Effectiveness and key limitations

  • Many comments stress: it only helps if buckets outcompete other standing water. Clogged gutters, trash, tires, yard drains, animal troughs, neighbors’ junk, and even bottle caps can defeat the strategy.
  • Several users say eliminating all standing water worked better than buckets alone.
  • Others in wetter or wooded areas say BTI in every puddle/bucket “did nothing” and they ultimately resorted to spraying or CO₂ traps.
  • There’s a side concern that buckets may attract more adults into your yard, though others argue that any reduction in breeding is still a net win.
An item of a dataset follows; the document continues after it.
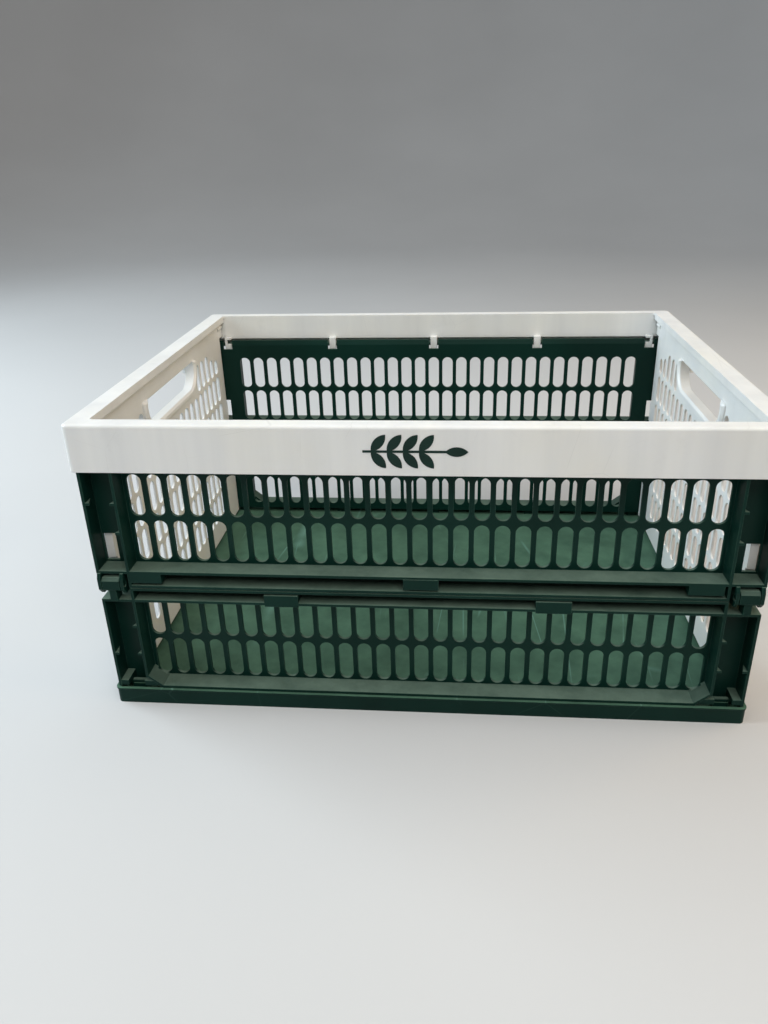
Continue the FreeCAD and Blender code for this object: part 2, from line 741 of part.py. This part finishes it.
def end_panel_hand_hole(body):
    """The hand hole, with a thick bevelled collar round its sides and foot on the inner side."""
    face, grow, rise = size("panel_face"), size("collar_width"), size("collar_height")
    top, bottom = size("hand_hole_top"), size("hand_hole_bottom")
    middle, half_high = (top + bottom) / 2, (top - bottom) / 2
    half_wide, corner = size("hand_hole_half_width"), size("hand_hole_foot_radius")
    depth, soft = size("panel_frame_depth") - 1.0, size("collar_bevel") + 0.8

    collar = new_sketch(body, body.Name + "_collar", "YZ_Plane", -(face + depth))
    add_rounded_rectangle(collar, half_wide + grow, half_high + grow / 2, soft,
                          middle - grow / 2, corner + grow)
    pad(body, collar, rise + depth)
    hole = new_sketch(body, body.Name + "_hand_hole", "YZ_Plane", -face)
    add_rounded_rectangle(hole, half_wide, half_high, size("hand_hole_top_radius"), middle, corner)
    pocket(body, hole, 40.0)
    crest = rise - face

    def crest_edge(edge):
        return all(abs(vertex.Point.x - crest.value) < 0.01 for vertex in edge.Vertexes)

    soften_edges(body, body.Name + "_crest", size("collar_bevel"), crest_edge, "Chamfer")


def end_panel_tabs(body):
    """A tab at each edge that shows in the window of the long wall's column."""
    tab_wall, play = 2.6, 0.3
    tabs = new_sketch(body, body.Name + "_tabs", "XY_Plane", size("window_foot") + 0.6)
    for side in (-1, 1):
        outer = side * (size("wall_inner_face") - play)
        inner = outer - side * tab_wall
        low, high = sorted((inner, outer), key=lambda s: s.value)
        add_rectangle(tabs, -(size("window_outer") - 0.3), low, -size("panel_face"), high)
    pad(body, tabs, size("window_head") - size("window_foot") - 1.2)


def end_panel_pins(body):
    """Wider shoulders above the walls, and the pins that turn in the rim's inner skirts."""
    skirt_inner = size("crate_width") / 2 - size("rim_long_top")
    pin_end = skirt_inner + size("rim_inner_wall") - 0.4
    shoulder_foot = size("panel_hinge_height") - 10.0
    shoulders = new_sketch(body, body.Name + "_shoulders", "YZ_Plane",
                           -(size("panel_face") + size("panel_wall")))
    add_rectangle(shoulders, -(skirt_inner - 0.6), shoulder_foot, skirt_inner - 0.6, size("panel_top"))
    pad(body, shoulders, size("panel_wall"))
    centre_x, height = -size("panel_hinge_face"), size("panel_hinge_height")
    for side, word in ((-1, "front"), (1, "rear")):
        reach = pin_end - size("panel_half_width") + 4.0
        pins = new_sketch(body, f"{body.Name}_pin_{word}", "XZ_Plane",
                          -side * (pin_end - reach / 2))
        add_circle(pins, centre_x, height, size("panel_pin_radius"))
        pad(body, pins, reach, symmetric=True)


# ---------------------------------------------------------------- carrying rim

def rim_frame():
    """An upturned channel all round: tall outer band, flat top, short inner skirt."""
    body = new_body("rim_frame")
    half_long, half_wide = size("crate_length") / 2, size("crate_width") / 2
    top, band = size("crate_height"), size("band_height")
    corner, wall = size("rim_corner_radius"), size("band_wall")

    block = new_sketch(body, "rim_block", "XY_Plane", top - band)
    add_rounded_rectangle(block, half_long, half_wide, corner)
    pad(body, block, band)

    def top_outer_edge(edge):
        box = edge.BoundBox
        return box.ZMin > top.value - 0.01

    soften_edges(body, "rim_outer_edge", size("rim_edge_radius"), top_outer_edge)
    hollow = new_sketch(body, "rim_hollow", "XY_Plane", top - band)
    add_rounded_rectangle(hollow, half_long - wall, half_wide - wall, corner - wall + 0.4)
    pocket(body, hollow, 2 * (band - size("rim_top_wall")))
    mouth = new_sketch(body, "rim_mouth", "XY_Plane", top)
    mouth_long = half_long - size("rim_end_top")
    mouth_wide = half_wide - size("rim_long_top")
    add_rounded_rectangle(mouth, mouth_long, mouth_wide, as_size(3.0))
    pocket(body, mouth, 20.0)
    rim_skirts(body, mouth_long, mouth_wide)
    rim_hooks(body, mouth_wide)
    rim_webs(body, mouth_long, mouth_wide)
    rim_grips(body)
    return body


def rim_grips(body):
    """The end bands arch over the hand holes, so that fingers reach in from outside."""
    grip_half_width, grip_radius, grip_foot = 66.0, 10.0, 190.0
    grip_head = size("hand_hole_top") + 1.5
    sketch = new_sketch(body, "rim_grips", "YZ_Plane")
    add_rounded_rectangle(sketch, grip_half_width, (grip_head - grip_foot) / 2, grip_radius,
                          (grip_head + grip_foot) / 2)
    pocket(body, sketch, size("crate_length") + 2.0)


def rim_skirts(body, mouth_long, mouth_wide):
    """The inner skirts: deep along the sides, short above the end panels."""
    wall, top = size("rim_inner_wall"), size("crate_height")
    inner_top = top - size("rim_top_wall") + 0.3
    skirts = (("long", mouth_long + wall + 8.0, mouth_wide, "long", size("rim_inner_skirt")),
              ("end", mouth_wide + 0.5, mouth_long, "end", size("rim_end_lip")))
    for name, half, distance, kind, drop in skirts:
        sketch = new_sketch(body, f"rim_{name}_skirts", "XY_Plane", top - drop)
        for side in (-1, 1):
            low, high = sorted((side * distance, side * (distance + wall)), key=lambda s: s.value)
            if kind == "long":
                add_rectangle(sketch, -half, low, half, high)
            else:
                add_rectangle(sketch, low, -half, high, half)
        pad(body, sketch, inner_top - (top - drop))
    bores = new_sketch(body, "rim_panel_bores", "XZ_Plane")
    for side in (-1, 1):
        radius = size("panel_pin_radius") + size("hinge_play")
        add_circle(bores, side * size("panel_hinge_face"), size("panel_hinge_height"), radius)
    pocket(body, bores, 2 * (mouth_wide + wall) + 1.0)


def rim_hooks(body, mouth_wide):
    """Hooks that step inwards from the inner skirt and reach under the upper walls' rods."""
    reach = size("hinge_pin_radius") + size("hinge_play")
    strip_inner = size("fold_hinge_face") - 4.5
    strip_outer = strip_inner + 2.0
    toe_wall, step_wall = 1.8, 1.9
    toe_foot = rim_hinge_height - reach - toe_wall
    skirt_foot = size("crate_height") - size("rim_inner_skirt")
    step_foot = skirt_foot - 0.3
    for side, word in ((-1, "front"), (1, "rear")):
        strips = new_sketch(body, f"rim_hook_strips_{word}", "XY_Plane", toe_foot)
        toes = new_sketch(body, f"rim_hook_toes_{word}", "XY_Plane", toe_foot)
        steps = new_sketch(body, f"rim_hook_steps_{word}", "XY_Plane", step_foot)
        feet = new_sketch(body, f"rim_hook_feet_{word}", "XY_Plane", toe_foot)

        def block(sketch, left, right, inner, outer):
            low, high = sorted((side * inner, side * outer), key=lambda s: s.value)
            add_rectangle(sketch, left, low, right, high)

        for centre in hook_stations:
            left, right = centre - hook_half_width, centre + hook_half_width
            block(toes, left, right, strip_inner, size("fold_hinge_face") + 1.2)
            block(steps, left, right, strip_inner, mouth_wide + size("rim_inner_wall") - 0.1)
            if abs(centre) < 200.0:
                block(strips, left, right, strip_inner, strip_outer)
                continue
            slim = 2.6
            near, far = (left, left + slim) if centre < 0 else (right - slim, right)
            block(strips, near, far, strip_inner, strip_outer)
            block(feet, left, right, strip_inner, strip_outer)
        pad(body, strips, step_foot - toe_foot + 0.3)
        pad(body, steps, step_wall)
        pad(body, toes, toe_wall)
        pad(body, feet, 5.4)


def rim_webs(body, mouth_long, mouth_wide):
    """Cross webs inside the channel, between the outer band and the inner skirt."""
    wall = size("rim_inner_wall")
    web_wall, web_drop = 1.6, 12.0
    half_wide = size("crate_width") / 2 - 1.0
    sketch = new_sketch(body, "rim_webs", "XY_Plane", size("crate_height") - web_drop)
    for side in (-1, 1):
        low, high = sorted((side * (mouth_wide + wall - 0.4), side * half_wide), key=lambda s: s.value)
        for number in range(-4, 5):
            place = mouth_long * (number / 4.5)
            add_rectangle(sketch, place - web_wall / 2, low, place + web_wall / 2, high)
    pad(body, sketch, web_drop - size("rim_top_wall") + 0.3)


def rim_print():
    """A plain leaf sprig printed on the front band: a stem with paired leaves."""
    body = new_body("rim_print")
    face = size("crate_width") / 2
    middle = size("crate_height") - size("band_height") / 2
    centre, reach = size("print_centre"), size("print_half_length")
    stem_wall = 0.8
    stem = new_sketch(body, "print_stem", "XZ_Plane", face)
    add_rectangle(stem, centre - reach, middle - stem_wall, centre + reach * 0.62, middle + stem_wall)
    pad(body, stem, size("print_thickness"))
    leaves = new_sketch(body, "print_leaves", "XZ_Plane", face)
    leaf_length, leaf_half_width, lean = 15.0, 3.3, 50.0
    for place in (-0.84, -0.54, -0.24, 0.06):
        for side in (-1, 1):
            foot = centre + reach * place
            add_leaf(leaves, foot, middle + side * 0.2, leaf_length, leaf_half_width, side * lean)
    pad(body, leaves, size("print_thickness"))
    tip = new_sketch(body, "print_tip", "XZ_Plane", face)
    add_leaf(tip, centre + reach - leaf_length - 1.0, middle, leaf_length, leaf_half_width, 0.0)
    pad(body, tip, size("print_thickness"))
    return body


def add_leaf(sketch, across, up, length, half_width, lean):
    """A pointed leaf: two arcs that meet at its foot and its tip."""
    across, up = as_size(across), as_size(up)
    angle = math.radians(lean)
    along = Vector(math.cos(angle), math.sin(angle), 0)
    beside = Vector(-along.y, along.x, 0)
    foot = Vector(across.value, up.value, 0)
    tip = foot + along * length
    middle = foot + along * (length / 2)
    left = sketch.addGeometry(Part.Arc(foot, middle + beside * half_width, tip))
    right = sketch.addGeometry(Part.Arc(tip, middle - beside * half_width, foot))
    for arc in (left, right):
        sketch.addConstraint(Sketcher.Constraint("Block", arc))


# ---------------------------------------------------------------- build, check and export

def build():
    parts = [base_tray(), rim_frame()]
    for label, make in (("upper", upper_wall), ("lower", lower_wall)):
        front = make(f"front_wall_{label}")
        rear = make(f"rear_wall_{label}")
        turned_half_round(rear)
        parts += [front, rear]
    left = end_panel("left_end_panel")
    right = end_panel("right_end_panel")
    turned_half_round(right)
    parts += [left, right, rim_print()]
    document.recompute()
    return parts


def check_and_export(parts):
    for item in document.Objects:
        if {"Invalid", "Error"} & set(item.State):
            raise RuntimeError(f"{item.Name} is {item.State}")
    os.makedirs("parts", exist_ok=True)
    for body in parts:
        shape = body.Shape
        if shape.isNull() or not shape.isValid() or len(shape.Solids) != 1:
            raise RuntimeError(f"{body.Label}: bad shape, {len(shape.Solids)} solids")
        shape.exportStep(f"parts/{body.Label}.step")
        box = shape.BoundBox
        print(f"{body.Label:20s} {shape.Volume / 1000:9.2f} cm3  x {box.XMin:.1f}..{box.XMax:.1f}  "
              f"y {box.YMin:.1f}..{box.YMax:.1f}  z {box.ZMin:.1f}..{box.ZMax:.1f}")


check_and_export(build())
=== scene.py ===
"""Looks of the collapsible storage crate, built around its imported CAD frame."""
import math

import bpy
from mathutils import Matrix, Vector

MM = 0.001
IOR_POLYPROPYLENE = 1.49
GREEN = (0.0036, 0.0235, 0.0172)
# lighter colour on upward green faces: partly real dust, partly a painted sheen for the bright room
# reflected in them
GREEN_DUST_AND_SHEEN = (0.170, 0.245, 0.190, 1.0)
# the same on the crate's floor: partly real dust, partly a painted reflection of the bright room
FLOOR_DUST_AND_SHEEN = (0.112, 0.225, 0.150, 1.0)
WHITE = (0.82, 0.82, 0.795, 1.0)
WHITE_SHADE = (0.70, 0.705, 0.70, 1.0)
# noise scale along X, Y and Z, smallest along Z, so that flow marks run up and down the faces
ACROSS_BANDS = (6.0, 6.0, 0.35)
DOWN_PANELS = (1.2, 3.0, 0.6)
# lighter green for edges: partly real wear, partly a painted highlight along edges and slot outlines
GREEN_WORN_AND_HIGHLIT = (0.055, 0.130, 0.095, 1.0)
GREEN_SCRATCHED = (0.150, 0.300, 0.240, 1.0)
INK_DARK = (0.004, 0.020, 0.015, 1.0)
INK_LIGHT = (0.007, 0.030, 0.022, 1.0)
INK_SPECK = (0.06, 0.09, 0.08, 1.0)
INK_WORN = (0.10, 0.14, 0.12, 1.0)
STAGE_DARK = (0.55, 0.55, 0.545, 1.0)
STAGE_LIGHT = (0.59, 0.59, 0.585, 1.0)
SMUDGE_GREY = (0.42, 0.41, 0.38, 1.0)
SCUFF_GREY = (0.47, 0.45, 0.40, 1.0)
SCRATCH_GREY = (0.45, 0.44, 0.42, 1.0)
# Z of a face's normal between which dust with its painted sheen, and floor scratches, grow to their
# full strength
UPWARD = (0.45, 0.95)
# cosine between an edge's rounded normal and the mesh's own: fully worn below the first,
# untouched above the second; on the green plastic the worn colour is also a painted edge highlight
WORN_EDGE = (0.80, 0.995)
# a Mix node's colour sockets, by place because its socket names repeat
MIX_FIRST, MIX_SECOND, MIX_RESULT = 6, 7, 2

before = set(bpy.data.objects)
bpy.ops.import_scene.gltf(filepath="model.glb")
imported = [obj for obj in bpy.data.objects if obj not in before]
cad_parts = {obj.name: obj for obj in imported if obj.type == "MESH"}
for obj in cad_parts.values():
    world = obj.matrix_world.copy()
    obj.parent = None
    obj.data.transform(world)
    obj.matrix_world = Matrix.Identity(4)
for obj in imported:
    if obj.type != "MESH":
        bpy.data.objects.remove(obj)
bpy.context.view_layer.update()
scene = bpy.context.scene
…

Alternatives and complements

  • Fan-based approaches:
    • Simple fans over seating areas, or DIY fan+mesh “vacuum” traps; CO₂ or heat can boost attraction.
    • Commercial CO₂/propane traps (e.g., Biogents, Mosquito Magnet) reported as very effective but costly and somewhat non‑selective (also catch moths, pollinators).
  • Personal protection: DEET, picaridin, Thermacell, coconut-based lotions; fans plus repellents as “defense in depth.”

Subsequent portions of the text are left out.